Если главная цель Ли состояла в том, чтобы Лонгстрит провел полномасштабную атаку на левый фланг войск Союза, взял Раунд-Топ и Литл-Раунд-Топ и повернул фланг войск, то ему, возможно, следовало расположиться дальше к югу, возможно, на одном из невысоких хребтов напротив Персикового сада, где Лонгстрит сам занял свою позицию. Вместо этого он выбрал место на расстоянии почти 3 000 ярдов, откуда плохо просматривался корпус Лонгстрита в момент его развертывания. Что касается того факта, что Ли отправил только одно сообщение и получил только один отчет, то, хотя это часто воспринимается как свидетельство его самообладания и хладнокровия, это не кажется лучшим способом управления сражением на фронте протяженностью в несколько миль, даже если учесть идеи Ли о том, чтобы позволить командирам корпусов самим искать пути решения своих проблем. В конце концов, Ли уже знал, что Лонгстрит настроен пессимистично и недоволен, но в течение следующих пяти или шести часов он оставил Лонгстрита одного проводить, возможно, самую важную атаку в истории Конфедерации. Одного присутствия Ли - а также его полномочий перебрасывать войска из центра вправо в момент кризиса - могло бы хватить, чтобы довести конфедератов до вершины Литл-Раунд-Топ, а не только до половины пути к ней.

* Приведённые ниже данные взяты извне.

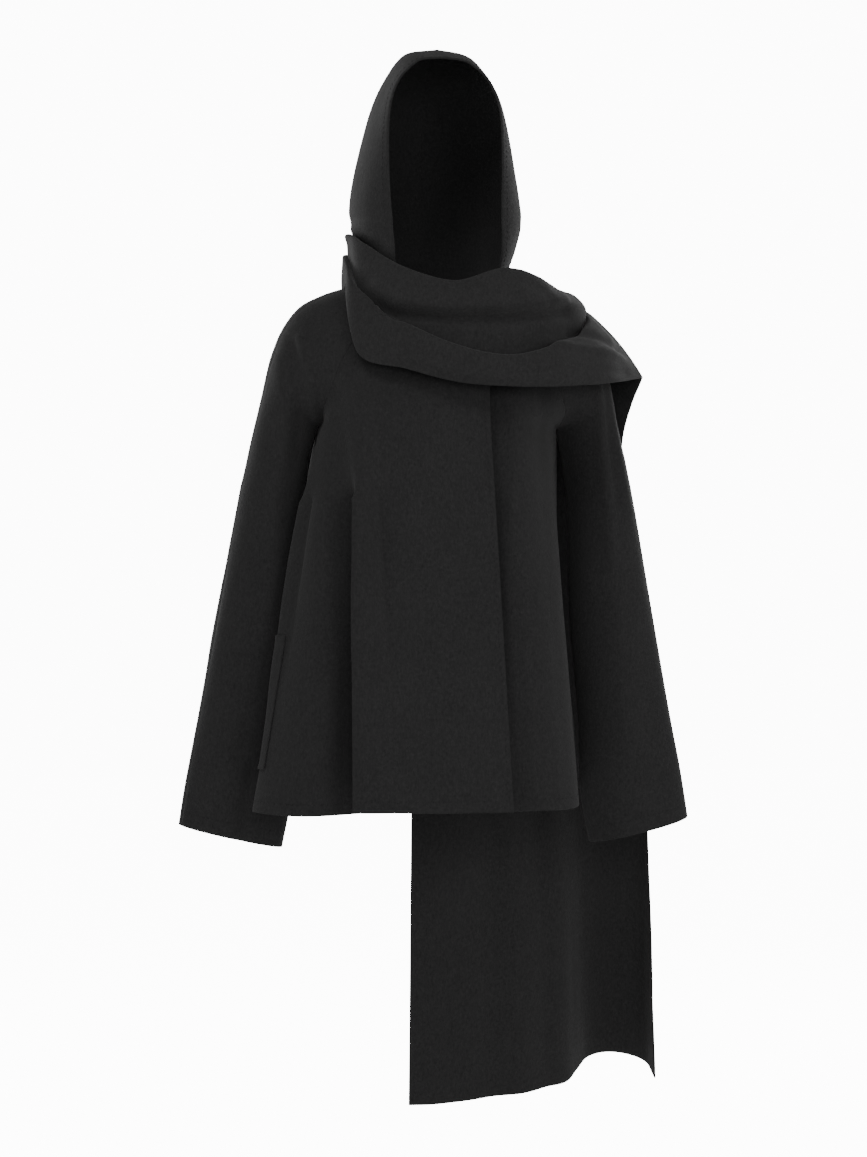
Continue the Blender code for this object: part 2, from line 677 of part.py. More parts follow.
def make_piece(name, surface, across, down, collection, wool, out=1, wall=WALL):
    """One cut piece: two sheets of points, a wall apart, joined along their edges.

    The edges stand half a seam gap back, and the inner sheet a little more.
    """
    outer = [[surface(i / across, j / down) for j in range(down + 1)] for i in range(across + 1)]
    cloth = bmesh.new()
    sheets = [[], []]
    for i in range(across + 1):
        for j in range(down + 1):
            normal = wall_direction(surface, i / across, j / down) * out
            inward = step_in(outer, i, j, across, down)
            point = outer[i][j] + inward * SEAM_GAP / 2
            sheets[0].append(cloth.verts.new(point))
            sheets[1].append(cloth.verts.new(point - normal * wall + inward * INNER_STEP))

    def vert(sheet, i, j):
        return sheets[sheet][i * (down + 1) + j]

    for i in range(across):
        for j in range(down):
            corners = ((i, j), (i, j + 1), (i + 1, j + 1), (i + 1, j))
            cloth.faces.new([vert(0, *corner) for corner in corners])
            cloth.faces.new([vert(1, *corner) for corner in (corners[0], corners[3], corners[2], corners[1])])
    rim = [(i, 0) for i in range(across)] + [(across, j) for j in range(down)]
    rim += [(i, down) for i in range(across, 0, -1)] + [(0, j) for j in range(down, 0, -1)]
    for here, there in zip(rim, rim[1:] + rim[:1]):
        cloth.faces.new([vert(0, *here), vert(0, *there), vert(1, *there), vert(1, *here)])
    bmesh.ops.triangulate(cloth, faces=cloth.faces, quad_method="FIXED")
    bmesh.ops.recalc_face_normals(cloth, faces=cloth.faces)
    mesh = bpy.data.meshes.new(name)
    cloth.to_mesh(mesh)
    cloth.free()
    mesh.materials.append(wool)
    mesh.shade_smooth()
    mesh.set_sharp_from_angle(angle=math.radians(40))
    collection.objects.link(bpy.data.objects.new(name, mesh))


def main():
    for old in list(bpy.data.objects):
        bpy.data.objects.remove(old)
    collection = bpy.data.collections.new(COAT_NAME)
    bpy.context.scene.collection.children.link(collection)
    wool = make_material()

    rows = body_rows()
    panels = (
        ("front_right", right_front, RIGHT_FRONT_FOLDS, -1),
        ("front_left", left_front, LEFT_FRONT_FOLDS, 1),
        ("back", back, BACK_FOLDS, 1),
    )
    for name, surface, folds, out in panels:
        shares = shares_of(folds)
        grid = on_grid(surface, shares, rows)
        make_piece(name, grid, len(shares) - 1, len(rows) - 1, collection, wool, out)
    right, left = shares_of(RIGHT_FRONT_FOLDS), shares_of(LEFT_FRONT_FOLDS)
    welt = pocket_welt(right_front, right, rows, RIGHT_POCKET_SHARES, -1)
    make_piece("pocket_welt_right", welt, 2, 6, collection, wool, -1, POCKET_WALL)
    welt = pocket_welt(left_front, left, rows, LEFT_POCKET_SHARES, 1)
    make_piece("pocket_welt_left", welt, 2, 6, collection, wool, 1, POCKET_WALL)

    arm_at = through(arm_rows())
    steps = len(arm_rows()) - 1
    for side, word in ((1, "left"), (-1, "right")):
        front, rear = sleeve_front(side), sleeve_back(side)
        make_piece("sleeve_front_" + word, lambda u, v: front(u, arm_at(v)), 7, steps, collection, wool, side)
        make_piece("sleeve_back_" + word, lambda u, v: rear(u, arm_at(v)), 8, steps, collection, wool, -side)
        make_piece("hood_" + word, hood_half(side), 9, 12, collection, wool, side)
    for name, stretch, across, down in (
        ("scarf_upper", (0, 0.5, 0, 1), 11, 22),
        ("scarf_lower", (0.5, 1, 0, 1), 11, 22),
        ("scarf_shoulder", (0, 1, 1, 1 + SHOULDER_PART), 22, 8),
        ("scarf_tail", (0, 1, 1 + SHOULDER_PART, 2), 22, 12),
    ):
        make_piece(name, scarf_stretch(*stretch), across, down, collection, wool)


main()
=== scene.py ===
# A hooded raglan coat of black felted wool, with a wide scarf wound at the neck.
import math

import bmesh
import bpy
from mathutils import Matrix, Vector, noise
from mathutils.bvhtree import BVHTree


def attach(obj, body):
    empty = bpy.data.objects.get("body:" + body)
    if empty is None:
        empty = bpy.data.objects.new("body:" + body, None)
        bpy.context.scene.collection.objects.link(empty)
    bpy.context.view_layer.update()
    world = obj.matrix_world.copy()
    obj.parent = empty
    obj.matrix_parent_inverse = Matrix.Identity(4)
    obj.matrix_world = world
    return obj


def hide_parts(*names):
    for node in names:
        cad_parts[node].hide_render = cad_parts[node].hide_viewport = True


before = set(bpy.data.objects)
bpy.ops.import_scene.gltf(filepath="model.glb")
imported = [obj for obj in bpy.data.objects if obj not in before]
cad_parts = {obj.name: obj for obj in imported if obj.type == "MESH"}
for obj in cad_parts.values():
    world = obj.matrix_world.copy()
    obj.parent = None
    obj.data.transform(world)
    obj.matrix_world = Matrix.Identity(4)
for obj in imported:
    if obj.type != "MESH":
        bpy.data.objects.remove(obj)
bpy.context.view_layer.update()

mm = 0.001


def blend(a, b, t):
    return a + (b - a) * t


def ease(t):
    t = min(1.0, max(0.0, t))
    return t * t * (3 - 2 * t)


def hermite(a, b, slopeA, slopeB, t):
    return (
        a * (2 * t**3 - 3 * t**2 + 1)
        + slopeA * (t**3 - 2 * t**2 + t)
        + b * (3 * t**2 - 2 * t**3)
        + slopeB * (t**3 - t**2)
    )


# All columns at a place between rows, on a smooth curve through the rows
def readTable(table, key, at):
    last = len(table) - 2
    i = 0
    while i < last and at > table[i + 1][key]:
        i += 1
    here, there = table[i], table[i + 1]
    before, after = table[max(i - 1, 0)], table[min(i + 2, last + 1)]
    span = there[key] - here[key]
    t = min(1.0, max(0.0, (at - here[key]) / span))
    values = {}
    for column in here:
        a, b = here[column], there[column]
        slopeA = (b - before[column]) / (there[key] - before[key]) * span
        slopeB = (after[column] - a) / (after[key] - here[key]) * span
        values[column] = hermite(a, b, slopeA, slopeB, t)
    return values


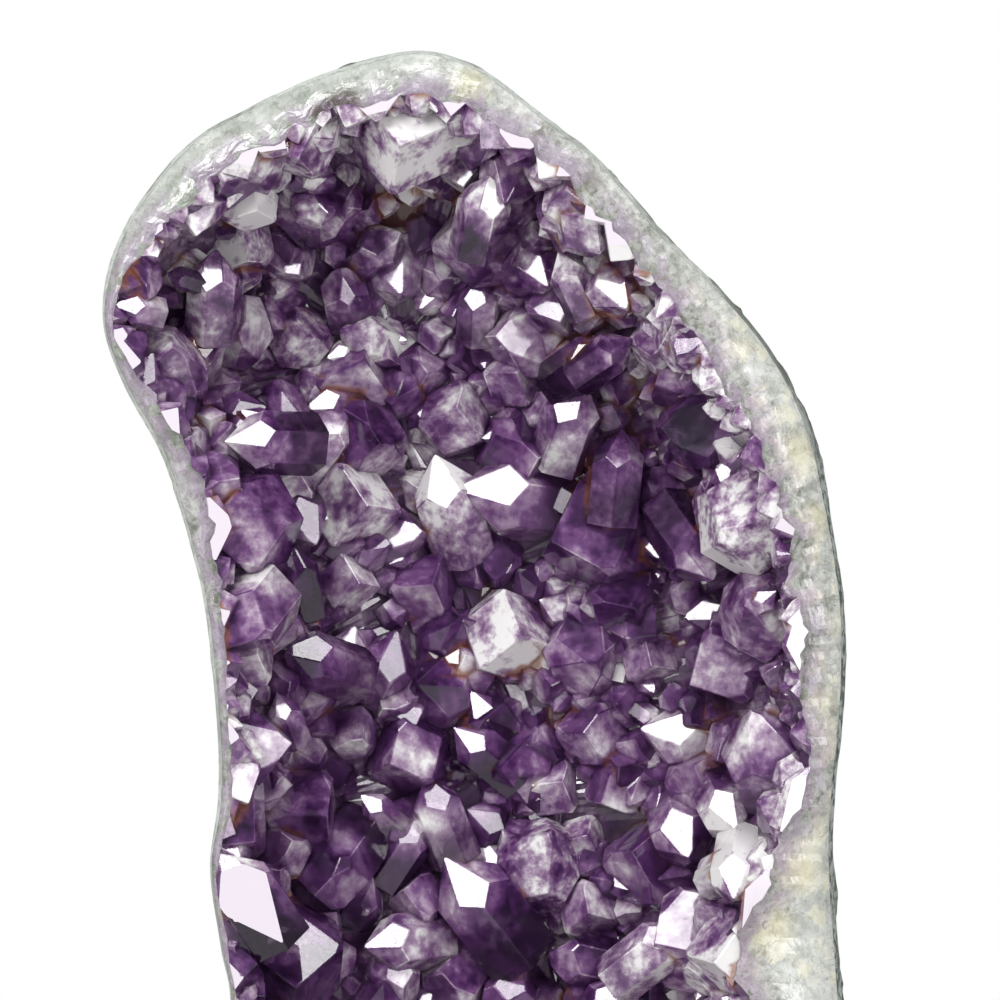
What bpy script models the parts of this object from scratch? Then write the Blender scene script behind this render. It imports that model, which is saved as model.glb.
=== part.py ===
"""Amethyst geode of the cathedral kind: half of a hollow basalt nodule, stood upright on a sawn base.

The rock is a rough basalt matrix. It holds a band of pale quartz, ground smooth round the opening, and
the hollow inside the band is lined with one crust of amethyst points.

Metres, +Z up. The origin is the middle of the geode's box at the level of the sawn base. The opening
faces -Y. Outlines are given as columns and rows of the photograph, where one pixel is PIXEL metres at
the rim, and row BASE_ROW is the base.
"""

import math
import random

import bmesh
import bpy
from mathutils import Matrix, Vector, noise
from mathutils.bvhtree import BVHTree

# Driving dimensions. FRONT is the plane of the rim, and PROUD how far points may stand out of it.
HEIGHT = 0.420
DEPTH = 0.140
HOLLOW_DEPTH = 0.086
BAND_BEHIND_HOLLOW = 0.013
CRUST = 0.011
CRUST_AT_RIM = 0.003
PROUD = 0.005
LIP = 0.0015
GAP = 0.0004
FRONT = -0.0675

# The ground edge rolls back by this share of the rim's width, within limits
EDGE_ROLL = 0.75
EDGE_ROLL_LEAST = 0.005
EDGE_ROLL_MOST = 0.020
MOST_BARE_ROCK = 0.9

# The photograph's frame
CROWN_ROW = 47
BASE_ROW = 1282
MIDDLE_COLUMN = 477.5
PIXEL = HEIGHT / (BASE_ROW - CROWN_ROW)

# Outline of the rim, the edge of the crystals inside it, and the width of bare rock outside the quartz,
# clockwise from the lower left. The rows past BASE_ROW are the end of the nodule that the saw took off.
RIM = [
    ((215, 1400), (300, 1180), 160),
    ((198, 1282), (246, 1130), 62),
    ((208, 1160), (236, 1070), 14),
    ((229, 1015), (238, 1005), 3),
    ((220, 950), (228, 945), 3),
    ((209, 870), (217, 865), 3),
    ((217, 800), (232, 800), 4),
    ((216, 725), (230, 725), 4),
    ((204, 610), (224, 610), 4),
    ((186, 535), (211, 533), 4),
    ((160, 455), (188, 446), 5),
    ((124, 388), (142, 382), 4),
    ((102, 325), (114, 327), 3),
    ((108, 262), (131, 267), 5),
    ((135, 203), (172, 217), 5),
    ((185, 142), (225, 170), 5),
    ((245, 105), (280, 138), 5),
    ((330, 68), (345, 108), 5),
    ((415, 47), (415, 98), 5),
    ((480, 65), (458, 106), 5),
    ((550, 118), (522, 146), 5),
    ((605, 162), (575, 192), 5),
    ((665, 232), (635, 258), 5),
    ((722, 287), (686, 322), 5),
    ((775, 350), (724, 385), 5),
    ((812, 425), (762, 452), 5),
    ((832, 510), (786, 526), 5),
    ((846, 600), (800, 608), 5),
    ((848, 690), (804, 692), 6),
    ((838, 785), (806, 785), 5),
    ((837, 870), (768, 866), 6),
    ((845, 980), (738, 970), 6),
    ((853, 1120), (786, 1100), 8),
    ((848, 1270), (748, 1180), 44),
    ((790, 1440), (640, 1196), 204),
    ((520, 1545), (480, 1200), 275),
    ((310, 1510), (370, 1194), 250),
]

# Middle line of the nodule, from the crown down. The hollow and the back both deepen towards it.
SPINE = [(390, 340), (440, 480), (500, 640), (525, 800), (535, 960), (530, 1120)]

# Crystals with a face turned to the light: column and row of the point, length of the bright face in
# pixels, and the way the point lies from the middle of the face, in degrees from the right.
BRIGHT_POINTS = [
    (398, 287, 76, -68),
    (549, 281, 62, -55),
    (628, 307, 50, -60),
    (588, 376, 48, 60),
    (457, 488, 68, 180),
    (432, 452, 56, 105),
    (222, 441, 48, 190),
    (664, 561, 50, -65),
    (727, 491, 42, -85),
    (645, 737, 54, 175),
    (441, 869, 66, 128),
    (504, 881, 46, -35),
    (359, 962, 46, 200),
    (221, 853, 52, 125),
    (741, 835, 46, -60),
    (480, 436, 40, 195),
    (515, 222, 40, -80),
    (283, 545, 38, 100),
    (350, 630, 40, 70),
]

# Other large crystals: column and row of the point, and width in pixels
DULL_POINTS = [
    (325, 208, 88), (452, 222, 92), (505, 200, 62), (196, 236, 58), (255, 208, 56),
    (300, 330, 66), (232, 330, 78), (182, 402, 66), (270, 376, 58), (455, 404, 70),
    (662, 426, 84), (552, 542, 104), (600, 470, 60), (712, 512, 62), (640, 612, 74),
    (745, 606, 92), (752, 712, 88), (240, 478, 80), (376, 442, 84), (364, 506, 88),
    (355, 586, 58), (286, 612, 78), (430, 588, 68), (456, 622, 58), (524, 640, 88),
    (252, 752, 78), (324, 822, 88), (386, 772, 74), (550, 846, 90), (636, 862, 92),
    (310, 905, 70), (722, 852, 66), (745, 905, 60), (656, 950, 104), (592, 928, 60),
    (400, 905, 56), (440, 990, 66), (586, 742, 66), (726, 398, 58), (632, 246, 72),
    (492, 116, 70), (400, 146, 110), (300, 130, 60), (330, 700, 60), (255, 930, 56),
]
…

Дело в том, что Ли привык "ожидать невозможного" от своих солдат. Они никогда не подводили его в прошлом, и сейчас он рассчитывал на их успех, несмотря на отсутствие жесткой командной структуры и хорошо скоординированного плана сражения. Если бы полковник Фримантл не был потрясен выправкой и джентльменскими качествами Ли, он мог бы распознать в этом проявление британской привычки "выкарабкиваться", которая была знакома британской армии вплоть до конца Второй мировой войны, с ее скрытым предпочтением талантливого любителя перед чопорным профессионалом, отказом от "прусской" эффективности и продуманной штабной работы, а также упованием на мужественное личное руководство (Кардиган под Балаклавой) и несгибаемый дух британского Томми (как в первый день Первой битвы на Сомме), а не на тщательное планирование.* Поскольку Ли на самом деле был непревзойденным профессионалом, чья репутация сложилась благодаря блестящей штабной работе на генерала Скотта в Мексике, очевидно, что он импровизировал в ходе крупного сражения. Без Стюарта он все еще не имел точного представления о силах противника, но его обзора с купола в Геттисберге было достаточно, чтобы понять силу позиции Союза на Кладбищенском хребте, и теперь, когда наступила вторая половина дня, он мог видеть через свой полевой бинокль все больше вражеских войск и артиллерии, появляющихся дальше к югу по хребту, и даже в Персиковом саду напротив Лонгстрита, куда генерал-майор Дэниел Сиклз направил часть своей дивизии, игнорируя приказ Мида и создавая выступ, который дал бы Лонгстриту возможность воспользоваться брешью в федеральной линии.
Ли предстояло сражаться в битве, которой он не хотел, в месте, которое предлагало ему очень мало вариантов, кроме атаки по труднопроходимой местности справа от него. Не имея возможности отступить, Ли не имел другого выбора, кроме как сражаться, и, что еще хуже, он мог атаковать федералов, имея лишь менее трети своей армии, под командованием генерала, который уже выразил сильные сомнения относительно плана Ли.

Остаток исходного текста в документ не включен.